Mechanism: Drift increases risk beyond intended levels. A 75/25 portfolio has 13.8% volatility versus 11.7% for 60/40—18% higher risk than planned.

Fix: Set calendar triggers (annual review) or threshold triggers (±5% drift) to force rebalancing. Implement in tax-deferred accounts first to minimize tax impact.

Implementation Checklist

Step 1: Determine your time horizon → Count years until you need to withdraw >25% of portfolio → <5 years = conservative, 5-10 = moderate, 10-20 = balanced, 20+ = growth/aggressive

Step 2: Assess actual risk tolerance (not aspirational) → Complete drawdown tolerance test with real dollar amounts → Review your behavior during 2020 March crash or 2022 correction → If you sold during past declines, choose more conservative allocation

Step 3: Select allocation model → Conservative (20/80), Moderate Conservative (40/60), Balanced (60/40), Growth (80/20), or Aggressive (100/0) → When time horizon and risk tolerance conflict, choose more conservative option

Step 4: Implement with low-cost index funds → Stock allocation: Total US market + International developed + Emerging markets → Bond allocation: Aggregate bonds + TIPS for inflation protection → Target expense ratios <0.10% for index funds

Step 5: Establish rebalancing discipline → Set ±5% drift thresholds OR annual calendar review → Rebalance in tax-deferred accounts first (IRA, 401k) → Use new contributions to rebalance before selling appreciated assets

Step 6: Review allocation every 3-5 years → Adjust as time horizon shortens (move from growth → balanced → conservative) → Reassess after major life changes (marriage, home purchase, job loss) → Resist urge to adjust based on market performance or economic forecasts

Strategic asset allocation provides the framework.
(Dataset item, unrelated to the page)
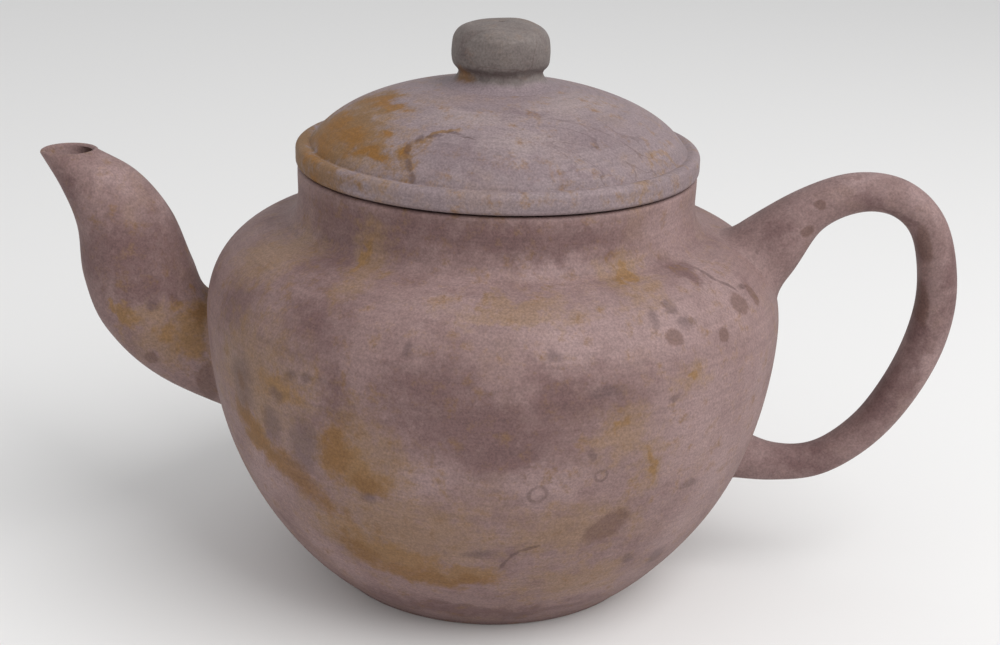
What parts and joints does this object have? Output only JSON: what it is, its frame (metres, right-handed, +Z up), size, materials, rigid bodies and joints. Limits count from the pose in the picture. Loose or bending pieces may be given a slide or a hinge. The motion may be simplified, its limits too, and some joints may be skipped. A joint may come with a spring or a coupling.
{
  "type": "yixing clay teapot",
  "caption": "Round unglazed clay teapot with a curved spout, an ear-shaped side handle and a lift-off domed lid with a small knob.",
  "frame": {"origin": "on the pot's axis, in the plane of the foot that it stands on", "axes": "+Z up along the pot's axis; +X towards the handle, so the spout points along -X; the pot is its own mirror image across Y"},
  "size_m": [0.1929, 0.12, 0.1182],
  "materials": {
    "purple_clay": "unglazed fired clay, matt with a soft sheen from handling, stained ochre and brown"
  },
  "bodies": {
    "pot": {"base_disc": "purple_clay", "body_wall": "purple_clay", "shoulder_disc": "purple_clay", "neck_ring": "purple_clay", "spout": "purple_clay", "handle": "purple_clay"},
    "lid": {"lid_rim_ring": "purple_clay", "lid_dome": "purple_clay", "lid_locating_ring": "purple_clay", "knob": "purple_clay"}
  },
  "joints": [
    {"name": "lid_lift", "type": "slide", "parent": "pot", "child": "lid", "axis": [0, 0, 1], "range_m": [0, 0.06]}
  ]
}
Discipline in maintaining that allocation through market cycles determines actual results. The 60/40 portfolio's 9.1% historical return assumes staying invested through the 2008 crash (-32.3%), 2000-2002 bear market (-23.1%), and multiple smaller corrections. Investors who abandoned their allocation during downturns earned substantially less than model returns.